I did not expect to be blown away by this film or to experience it on the edge of my seat, heart pounding, attention rapt. Free Solo is arresting for a number of reasons. For one, it offers the general audience a rare opportunity to witness a life and death stakes athletic feat, one that is so clearly audacious and seemingly beyond human possibility. The image of Honnold climbing El Capitan presents us with a bit of cognitive dissonance – we are constantly thinking, “humans can’t do that…how is he doing that?”. It is surreal to watch Honnold approach the mountain, about to begin his ascent, walking past deer who are unaware of what this seemingly normal human being is about to do. Once we get more into the documentary, we get to know Honnold, his background and all of the elements that have made him who he is, and it starts to make some kind of sense. Most illuminating for me was watching all of the preparation that went into the climb – the countless practice runs up and down El Capitan with ropes and the assistance of other professional climbers, mapping out inch by inch the route, practicing maneuvers and micro-adjustments, going over tricky areas of the rock with a toothbrush to carve out a minuscule finger hold. For a thoroughly unschooled observer, with no background in climbing, it was an aha moment for me – it helped me to see that this really is a kind of art form, and in Honnold, we have one of its masters. But unlike other mediums and their respective luminaries, wherein the markers and indications of excellence are not always readily apparent (i.e., the average person may not be truly “blown away” by Beethoven’s 9th symphony), Honnold’s free solo climb offers us a kind of visceral, primal representation of what a flawless performance looks like.

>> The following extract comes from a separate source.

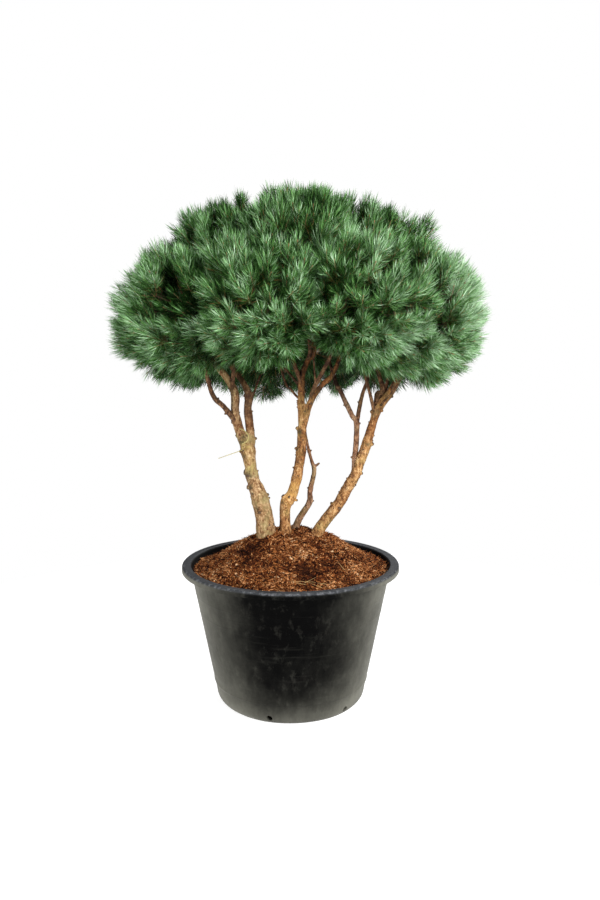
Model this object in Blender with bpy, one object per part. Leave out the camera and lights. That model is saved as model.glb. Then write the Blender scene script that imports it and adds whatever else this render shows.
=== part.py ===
# Potted Watereri Scots pine: an umbrella crown on four stems, in a large nursery pot.
# Metres, +Z up. The origin is the centre of the pot's flat underside, and the side seen in
# the photo faces -Y.
import math
import random

import bmesh
import bpy
from mathutils import Vector

clear = 0.0003                 # gap between pieces that touch

# Pot, turned about Z
potHeight = 0.528
potRimRadius = 0.410           # outside of the rim
potRimDrop = 0.021             # height of the rim's skirt
potRimWidth = 0.034            # from the rim's outside to the opening
potFootRadius = 0.276          # where the straight wall would meet the floor
potNeckRadius = 0.380          # outside of the wall just under the rim
potCorner = 0.045              # rounding between the wall and the underside
potCornerSteps = 4
potRimEdge = 0.004             # bevel on the rim's upper edge
potRimInset = 0.012            # below the rim's top, where the opening meets the wall
potFloorEdge = 0.006           # the floor inside reaches this much past the flat underside
potWall = 0.006
potSides = 48
drainHoles = 6
drainHoleRadius = 0.011
drainHoleHeight = 0.030
drainHoleTurn = 0.25           # the first hole's bearing, as a share of their spacing
drainHoleSides = 10
drainCutDepth = 0.100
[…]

One thing the Oscar’s got right this year was awarding Free Solo the Best Documentary Feature. It is a must see for anyone, regardless of your interest in rock climbing. This truly transcends sport, and is, more than anything else, a detailed portrait of what it looks like when someone gives their life over to a goal (however improbable that goal may be) – the sacrifices that are made, the achievements that are possible, the pain and joy inherent to the path. It is clearly not a path for everyone, and I’m not sure that it would be a good thing if we all lived like Honnold (it seems like we might not have much time for each other if we did!). But those rare few who do give themselves over so completely to a pursuit certainly give the rest of us something to talk about.